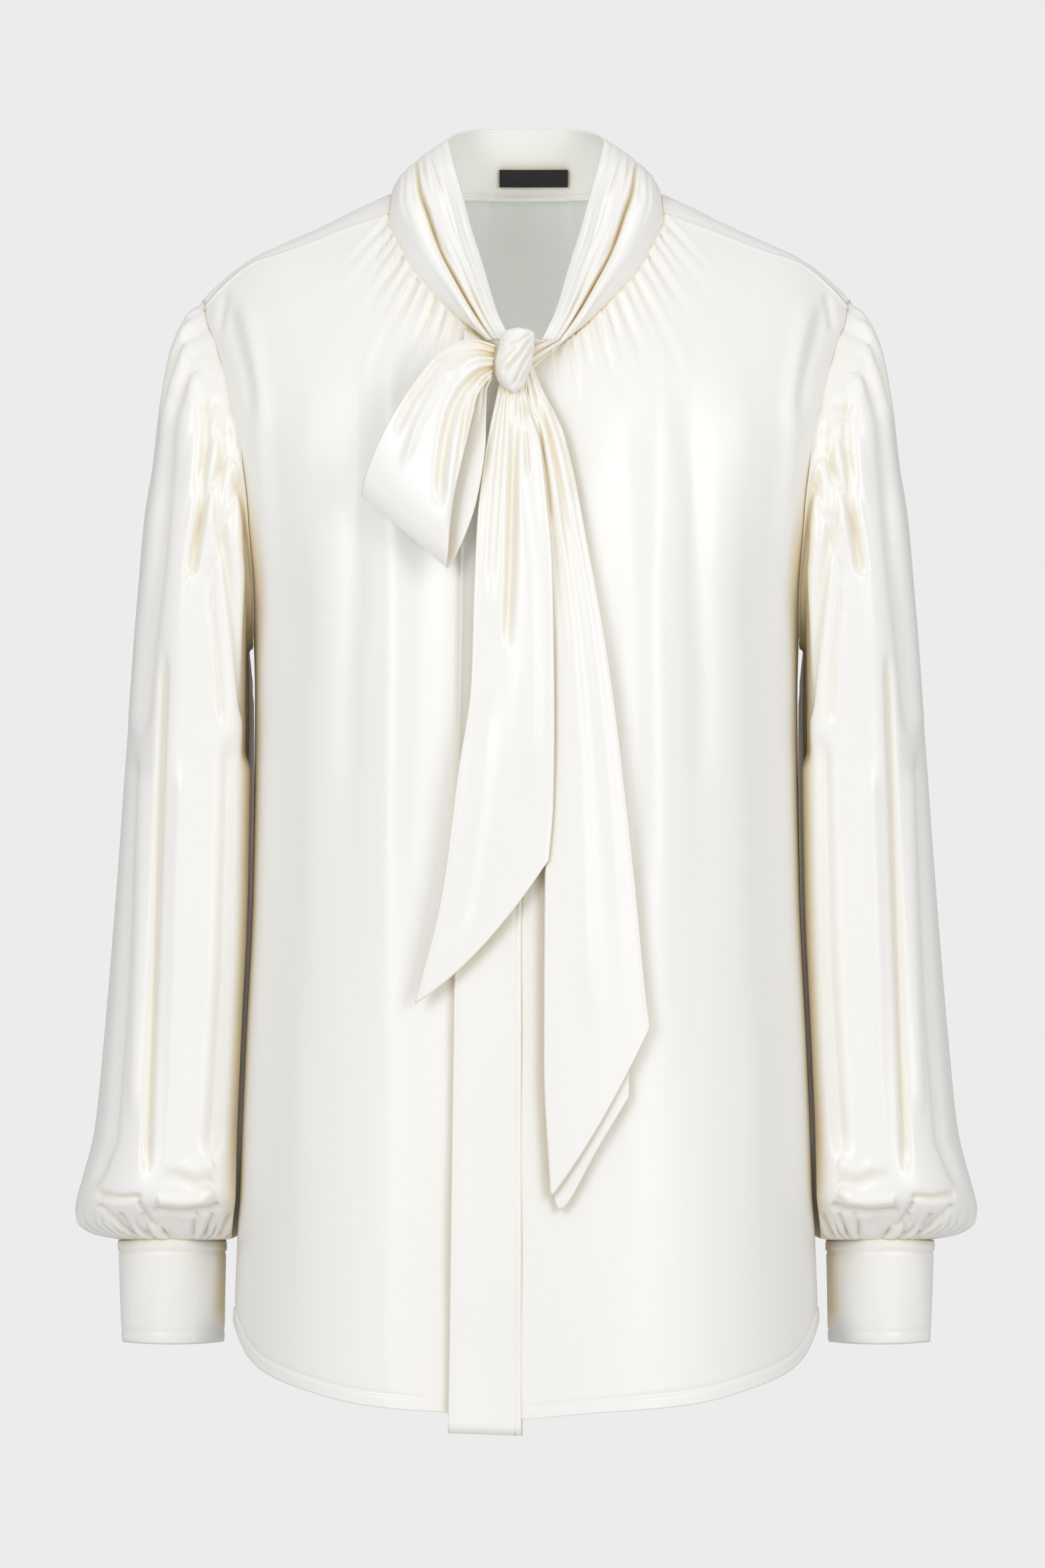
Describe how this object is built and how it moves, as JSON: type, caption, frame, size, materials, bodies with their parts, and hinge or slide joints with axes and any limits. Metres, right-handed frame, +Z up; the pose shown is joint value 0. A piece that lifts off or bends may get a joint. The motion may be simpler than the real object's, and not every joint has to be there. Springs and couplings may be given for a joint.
{
  "type": "tie neck blouse",
  "caption": "Long-sleeved satin blouse with a gathered neckline, a band collar whose ends tie in a bow at the throat, a covered button band, puffed sleeve ends, deep cuffs and a shirt-tail hem.",
  "frame": {"origin": "midway between the two shoulder seams at the neck, where the wearer's shoulders hold the blouse", "axes": "+Z up the body, -Y out of the front, +X towards the wearer's left"},
  "size_m": [0.546, 0.2773, 0.78],
  "materials": {
    "satin": "silk satin, soft sheen",
    "label": "matt woven",
    "button": "polished shell"
  },
  "bodies": {
    "root": {"back": "satin", "front_placket": "satin", "left_cuff": "satin", "right_cuff": "satin", "left_front": "satin", "right_front": "satin", "left_sleeve": "satin", "right_sleeve": "satin", "tie_collar": "satin", "tie_knot": "satin", "tie_loop": "satin", "tie_tail_long": "satin", "tie_tail_short": "satin", "left_cuff_button_1": "button", "left_cuff_button_2": "button", "right_cuff_button_1": "button", "right_cuff_button_2": "button", "neck_label": "label"}
  },
  "joints": []
}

> _STATED TASK_: Give back the whole listing, word for word.

> _SOLUTION BELOW_:
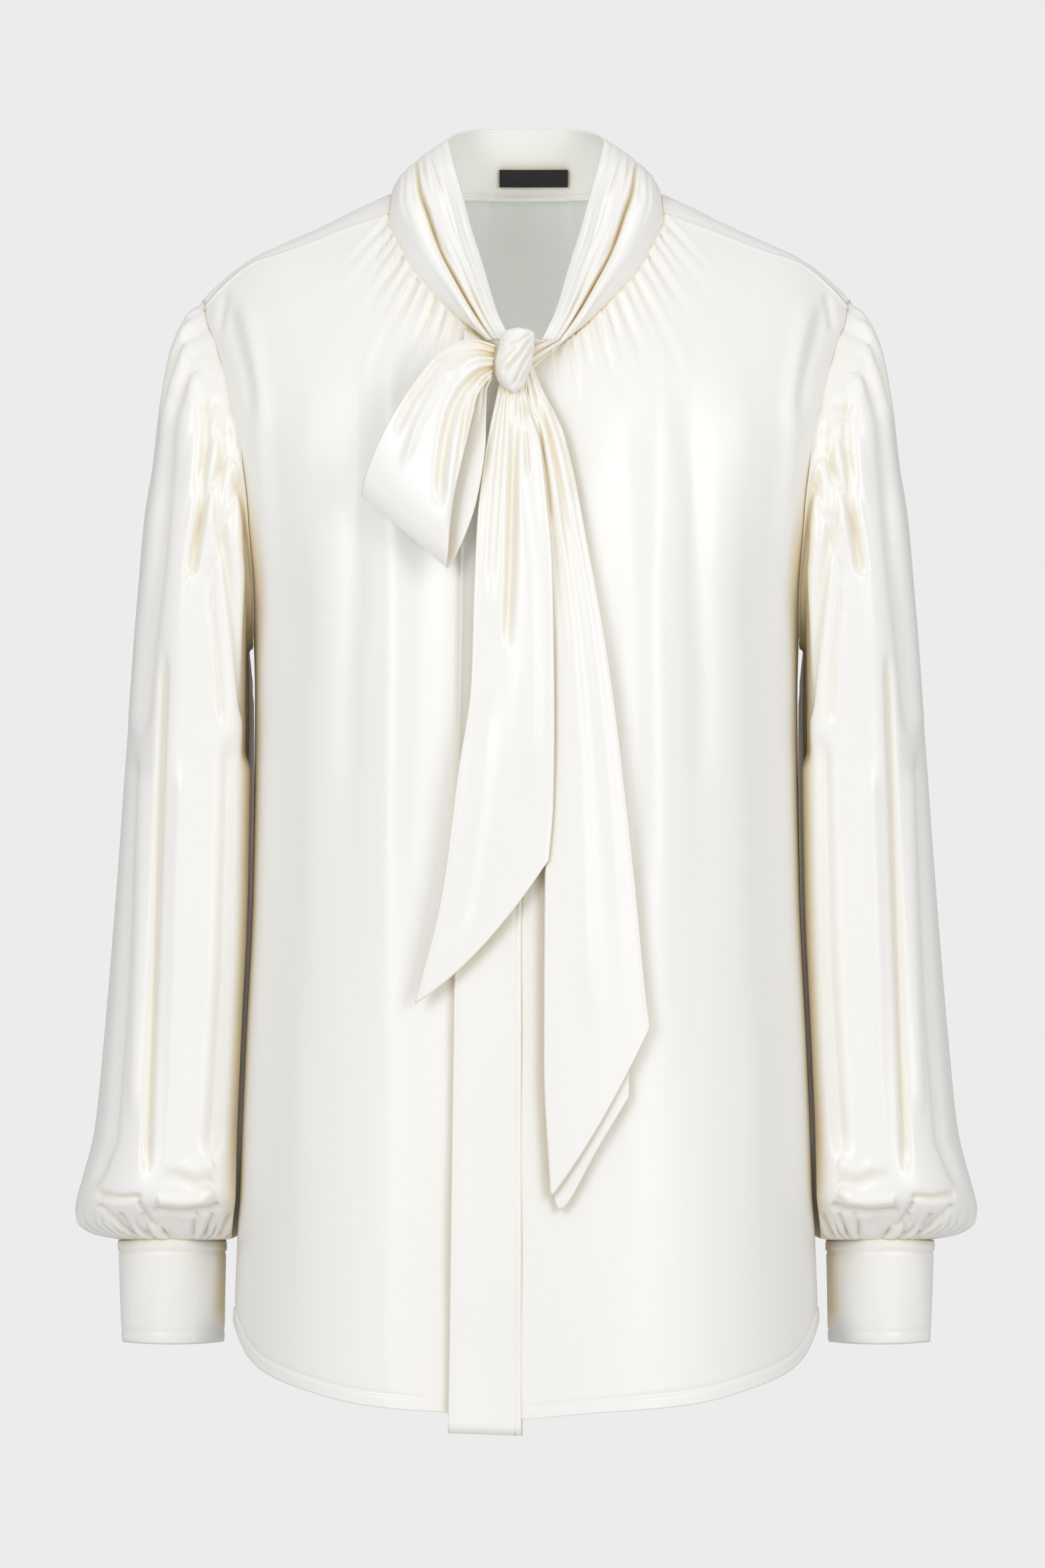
Describe how this object is built and how it moves, as JSON: type, caption, frame, size, materials, bodies with their parts, and hinge or slide joints with axes and any limits. Metres, right-handed frame, +Z up; the pose shown is joint value 0. A piece that lifts off or bends may get a joint. The motion may be simpler than the real object's, and not every joint has to be there. Springs and couplings may be given for a joint.
{
  "type": "tie neck blouse",
  "caption": "Long-sleeved satin blouse with a gathered neckline, a band collar whose ends tie in a bow at the throat, a covered button band, puffed sleeve ends, deep cuffs and a shirt-tail hem.",
  "frame": {"origin": "midway between the two shoulder seams at the neck, where the wearer's shoulders hold the blouse", "axes": "+Z up the body, -Y out of the front, +X towards the wearer's left"},
  "size_m": [0.546, 0.2773, 0.78],
  "materials": {
    "satin": "silk satin, soft sheen",
    "label": "matt woven",
    "button": "polished shell"
  },
  "bodies": {
    "root": {"back": "satin", "front_placket": "satin", "left_cuff": "satin", "right_cuff": "satin", "left_front": "satin", "right_front": "satin", "left_sleeve": "satin", "right_sleeve": "satin", "tie_collar": "satin", "tie_knot": "satin", "tie_loop": "satin", "tie_tail_long": "satin", "tie_tail_short": "satin", "left_cuff_button_1": "button", "left_cuff_button_2": "button", "right_cuff_button_1": "button", "right_cuff_button_2": "button", "neck_label": "label"}
  },
  "joints": []
}